Dana: Do you have anything coming up?
Jeremy: I am hoping to shoot a movie before Christmas but I don’t want to say what it is yet until the money is all in the bank. I will say this it will definitely be my first scary horror film, which is really exciting. I don’t think my business in horror films has been to make scary movies so far, it’s been to make disturbing films, but disturbing and scary are two different things. I think The Wizard of Gore is disturbing because ultimately the guy becomes obsessed with this magician dude who does these hideous acts. The horror fans who see The Wizard of Gore are seeing it because in their mind they want to see Crispin Glover playing Montag, cutting up Suicide Girls with the guts and the, you know, I can talk for days self promoting that angle on the movie but what’s really interesting, to me, about the film, what’s really scary, ugly, and icky in the film is that it turns out that the guy who is obsessed with it in the movie that parallels the audience member is so much ickier, he is so darkly misogynistic and super privileged, to live out this hideous fantasy. This self hating obsession with edifice. All of that. That’s what is so interesting to me. It’s disturbing to be certain but I don’t think there is a moment in that movie where it’s scary, necessarily. What I’m hoping to do [with the upcoming movie] is keep making films that feel to me like I’m furthering the genre and I think it defiantly does that but it’s scary to.
Dana: Director’s cut VS other cut?
Jeremy: Through the course of making the movie, when we started there was an understating, with a deal that was never actually papered, there was no contact, the way the money came in, it was my understanding that I was going to be the creative voice of the film and as we got further into making the movie there was a producer who felt like he wanted to be creative to the point where he literally shut down the movie when Crispin Glover came out in the cod piece. He freaked out and he took the movie away from me and he was going to essentially pull the plug. He made like one hundred people go to lunch early, he was like, “Jeremy, I need to know right now if you consider me a creative partner.” And I was like, “No I don’t, I really don’t, I am making this movie, I don’t care what you think of the cod piece, honestly, I think it’s fine and it’s going to be fine.” So that was the begging of that situation getting ugly. Then I had to edit the film in that dude’s office space. So, you know, four months of intense, like, I’m there 24 hours sleeping on the floor. We learned to deal with each other, it was fine for a time, then after I turned in what was essentially my 2nd cut… First was my editor’s cut, then the director’s cut, then I was ready to do the producer’s cut, even though it seems so weird to cut your own movie but because on my first two movies I worked with great editors that I’m friends with, but in the end I was the one telling them to speed the movie up, showing them how to do it, the effort that it took to express myself, it sounds so crappy cause it’s my job to express myself when I’m directing, and I’m perfectly happy to do it but it’s sort of like being a racecar driver and you are sitting next to somebody who drives well, but you have to tell them, ok, now put your foot on the gas, ok, now break, ok turn signal, no other turn signal, you know. So my experience was that it was just easier to cut my own movies and that I wasn’t being precious about it at all, if a producer said, ok you turned in a two hour cut, now show us this movie at 70 min, I could cut it down to 70 minutes and see how it runs.

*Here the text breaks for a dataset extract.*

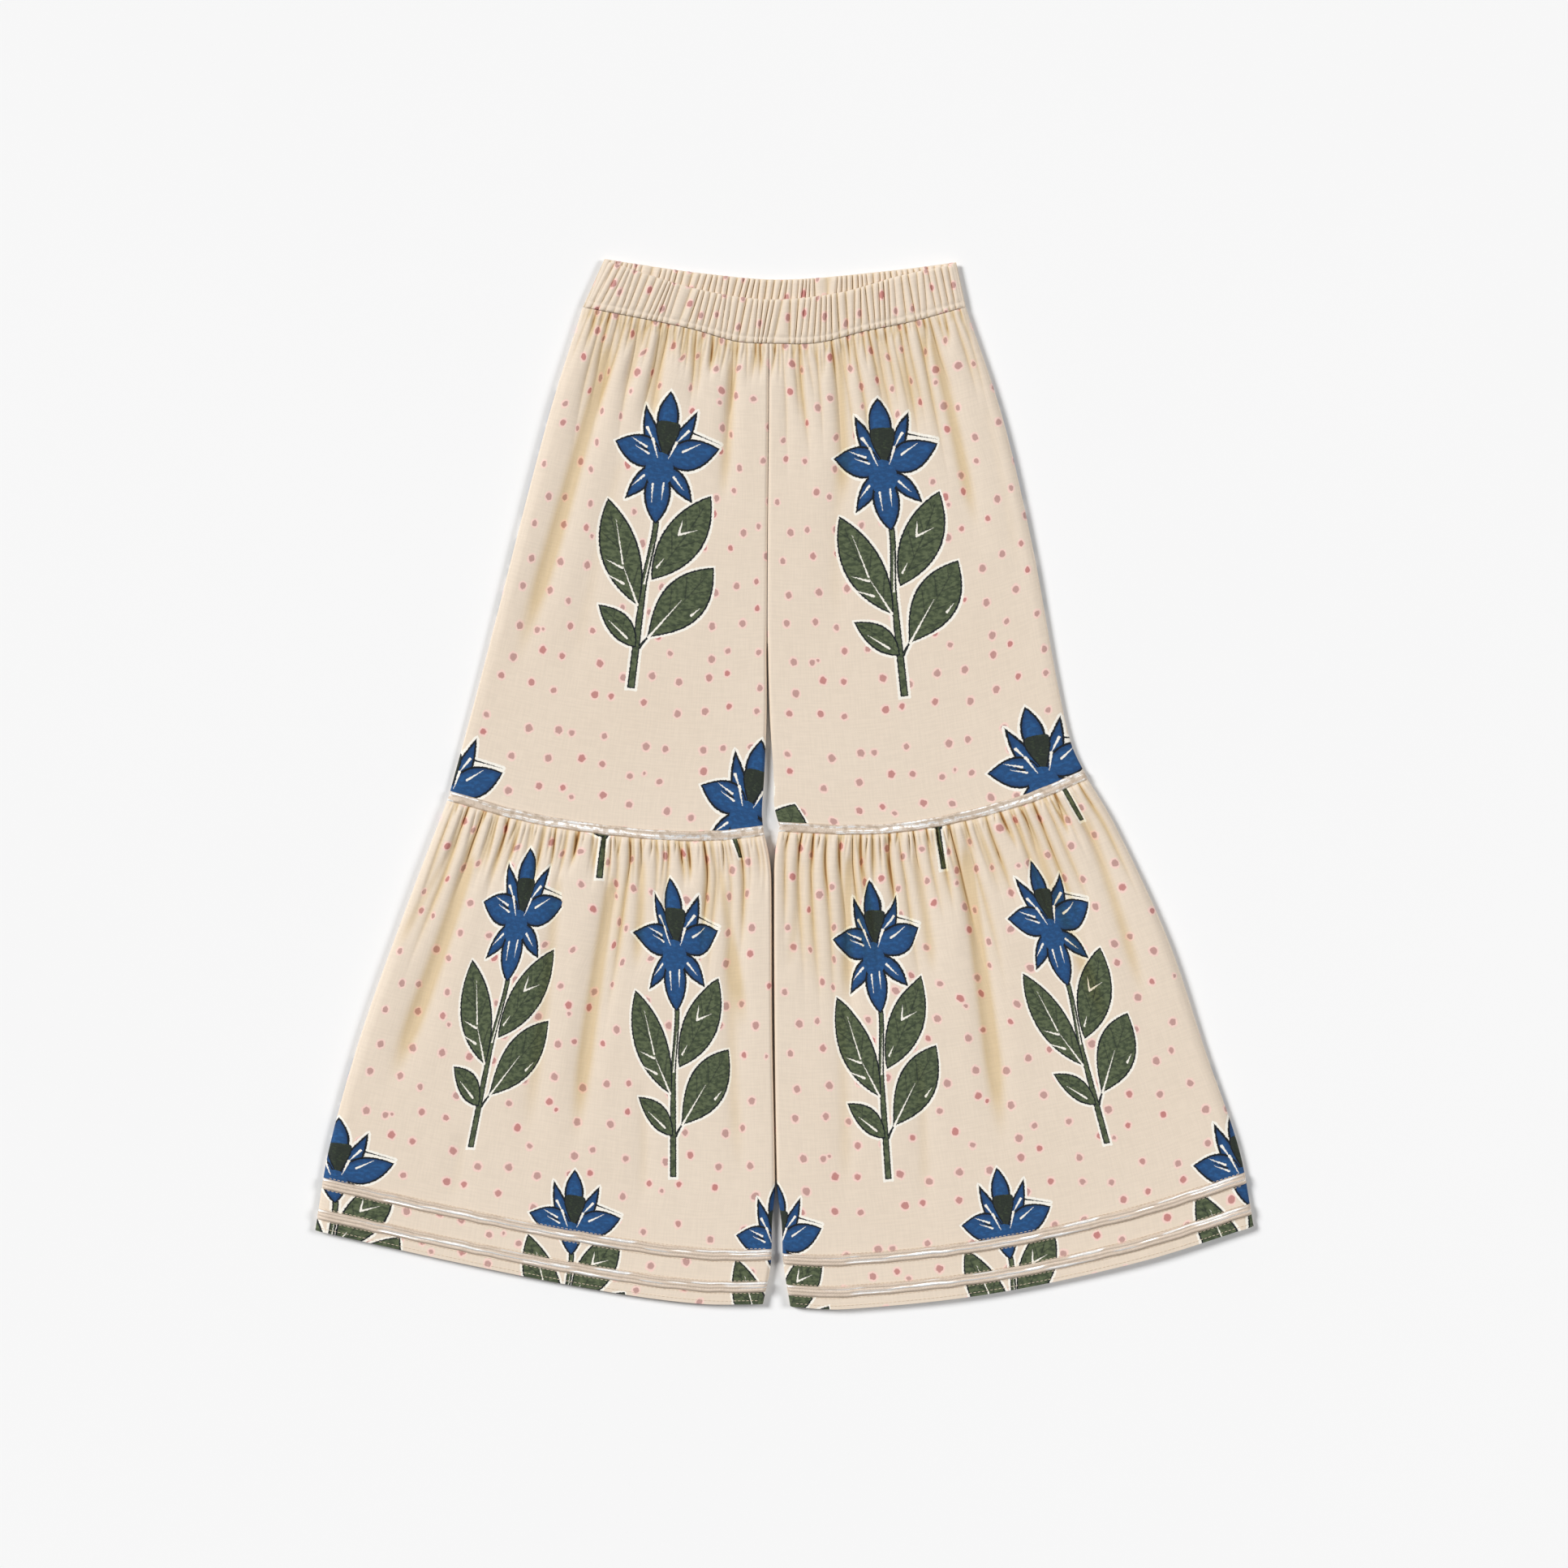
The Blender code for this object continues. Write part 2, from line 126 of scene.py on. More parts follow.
# Broad folds: a trough from one point of the flat shape to another, with its depth and half
# width, all in millimetres.
FOLD_COLUMNS = ("start_x", "start_y", "end_x", "end_y", "deep", "half")
FLOUNCE_FOLDS = {
    "right": (
        (-189, -34, -248, -202, 2.8, 7.0),
        (-198, -30, -248, -117, 1.6, 5.0),
        (-138, -42, -161, -247, 1.5, 7.0),
        (-105, -46, -132, -242, 2.6, 6.5),
        (-88, -40, -91, -127, 2.0, 5.0),
        (-88, -182, -86, -272, 1.0, 6.0),
        (-43, -42, -19, -167, 1.8, 5.5),
        (-36, -92, -26, -267, 1.3, 7.0),
        (-196, -212, -208, -267, 0.8, 7.0),
    ),
    "left": (
        (111, -27, 136, -242, 3.0, 6.5),
        (80, -34, 93, -132, 1.8, 5.0),
        (41, -37, 37, -152, 2.2, 5.5),
        (36, -132, 37, -272, 1.2, 7.0),
        (12, -42, 1, -127, 1.3, 5.0),
        (82, -162, 89, -277, 1.1, 6.5),
        (148, -17, 209, -177, 2.0, 6.5),
        (182, -10, 229, -152, 1.8, 5.5),
    ),
}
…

So he took the movie away and didn’t give me that chance [to edit the producer's cut]. He basically went, “Ok, you did two cuts I wanna see what somebody else can do.” They put on this dude who was editing another movie for him, a nice guy, but he was an assistant editor on comedies. Nothing good came from that cut, I was hoping that dramatic bold ideas that I didn’t think of [would come from another editor] but that didn’t happen. Weird changes happened and special moments got taken out of the movie, and the way you tighten a movie really is not to take out every pause but to take out, although that is a method, um, you look at the movie and say, ok, what scenes don’t work, what do I not need, because that is how you are gonna make a movie move faster. Rather than taking out pauses when people are acting, ‘cause that’s acting.
His cut was the first cut of the movie that I had to go to the film festivals with and towards the end I fought with him over the music, he wouldn’t let me give a set of notes on the score, there was lots of music from bands and stuff that I wasn’t allowed to even try to get, like the current opening music from the Black Heart Procession that I feel like was essential to the movie, it’s on the main titles, they wouldn’t even try. That dude was just like, nope. His famous words were, “Nope. Jeremy stop trying to put gore into this, no one wants gore in this movie, this is a mystery, people are going to be intrigued by the mystery.” I was like, MAN! But it’s like being in a relationship with somebody who you are realizing is crazy, but you have to be nice before the divorce goes through to get to see your child. I knew that I would be marginalized further and further by him the more I fought and also my producer Dan Griffiths did a really good job of looking out for me and making sure that I didn’t flip out because there were lots of times where I wanted to be like, “Go fuck yourself.” Like, where I was just so hideously bent that I just wanted to walk away, it was like, you know what, you ruin it, it’s your broken movie now. Stop asking me to take responsibility for the film when you keep breaking it. I’ve been down that road on other movies. I just don’t want to do that.
In the end we sold the film to the Weinstein Company after it premiered at the LA Film Festival. Brilliantly, Dan Griffiths, who is a dude I know from high school and we became friends in college, is my producer, went to the Weinstein Company and said, look we will give you guys, if you are interested, an unrated version of the movie if you just give us time and you don’t have to pay for it, just let us go down that road, and they did, they completely got out of the way of that progress for what was essentially a year. Getting the music that I wanted, rescoring it, putting it back the way we wanted. The director’s cut is essentially the movie as I left it before with effects shots done and the music composed right by another composer who filled things in and a bunch of music from bands that I wanted in the movie. The other cut is the broken producer cut, it’s my cut wiggled around and jangled and made uninteresting with boring music. It’s just a slower kind of, for a movie that’s already kinda slow, in its own weird way, it needed to be this version [Jeremy's version], in my opinion. It’s a little more Crispin and a little less Kip Pardue.